Across from the Thoreaus is Hawthorne’s marker, chained off in a family plot, fitting for a man who derived so much happiness from his wife and children. A few paces farther along are the Alcotts. Louisa May, who contracted typhoid pneumonia while working as a nurse during the Civil War, has a permanent marker for her veterans’ status and is surrounded by the siblings she made famous in Little Women. Emerson’s less-modest grave is set off a bit farther. As the rock that tied them all together, it is fitting that his plaque sits upon on a large white rose quartz boulder. In his contemporary travelogue, Walking Towards Walden, John Hanson Mitchell noted “Except for Pere-Lachaise cemetery in Paris or Westminster Abbey in London, no other burial site in the world contains so many authors interred in so small a space.”
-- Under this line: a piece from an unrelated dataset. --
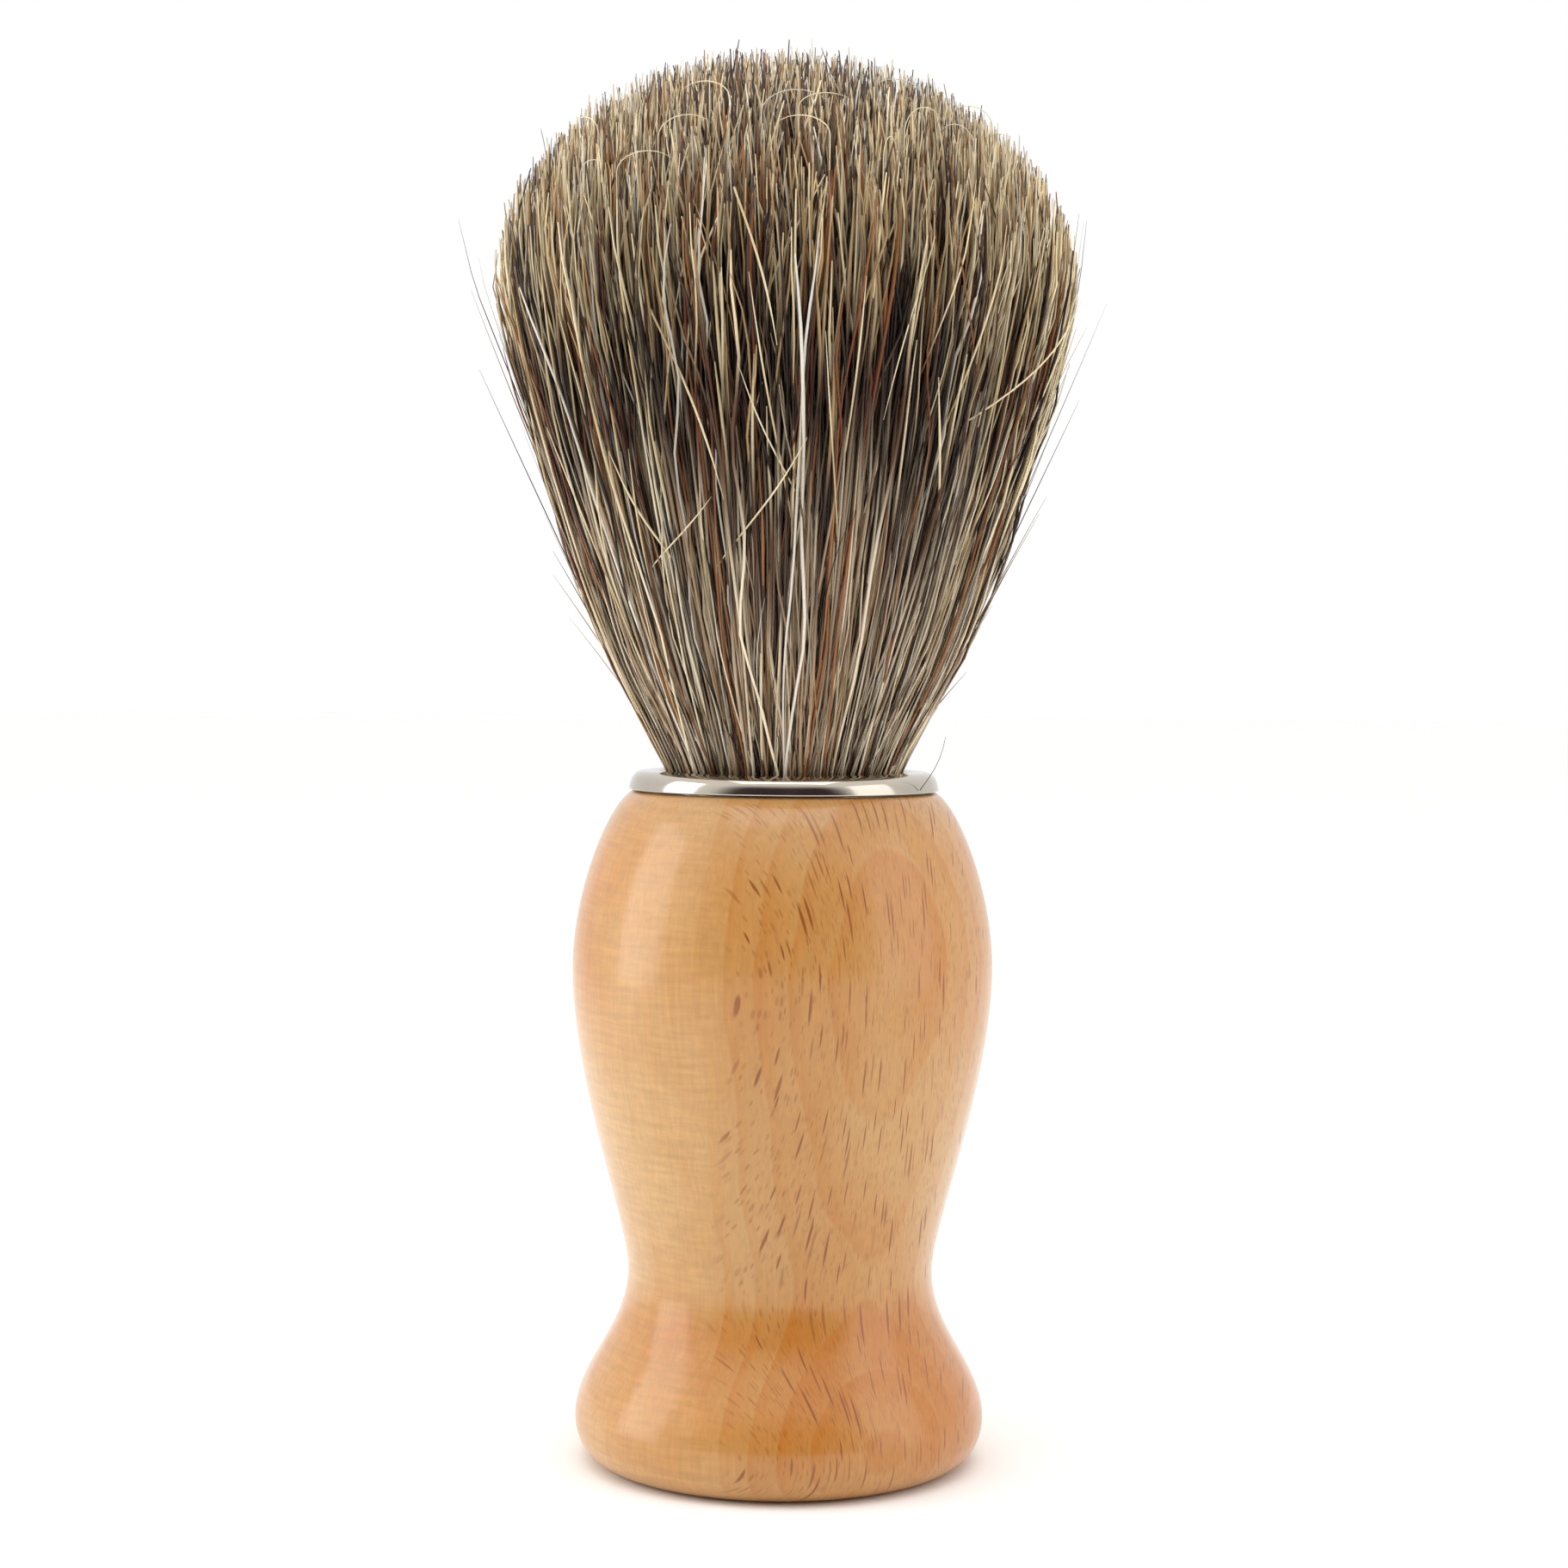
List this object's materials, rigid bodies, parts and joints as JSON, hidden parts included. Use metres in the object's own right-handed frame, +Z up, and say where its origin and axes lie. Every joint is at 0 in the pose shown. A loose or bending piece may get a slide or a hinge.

Thoreau died in 1862 at age 44 without receiving any acclaim for his writing and its global influence. Like a pebble setting off ever-growing, concentric ripples on a pond, Thoreau’s simple ideas on learning from nature and resisting state injustice would beget pacifists such as Mohandas Gandhi and Martin Luther King Jr, and other progressive movements including prison reform, suffrage, abolitionism and environmentalism. And it is in nature, and Concord, where these transcendental lessons become most clear.

Practicalities
The Colonial Inn, a hotel since 1889, is the closest you can get to staying at or eating where Thoreau did. He lived here with his aunts from 1835 to 1837 while attending Harvard in nearby Cambridge. The rooms are classically furnished with some looking out over the town square, and the dinner options range from traditional American fare to interesting options like fried tofu with roasted mushrooms. Two doors down is the North Bridge Inn, similar in style to the Colonial Inn and with large suites, but without the same historic pedigree and with cheaper rates.

Helen’s Restaurant is a popular upscale diner with satisfying staples like fish taco wraps and goat cheese paninis. Main Streets Market & Café is a cute coffee shop, decorated with old photos of Concord on its brick walls, that makes great sandwiches (the chicken breast with avocado is called the Walden) and many pastries.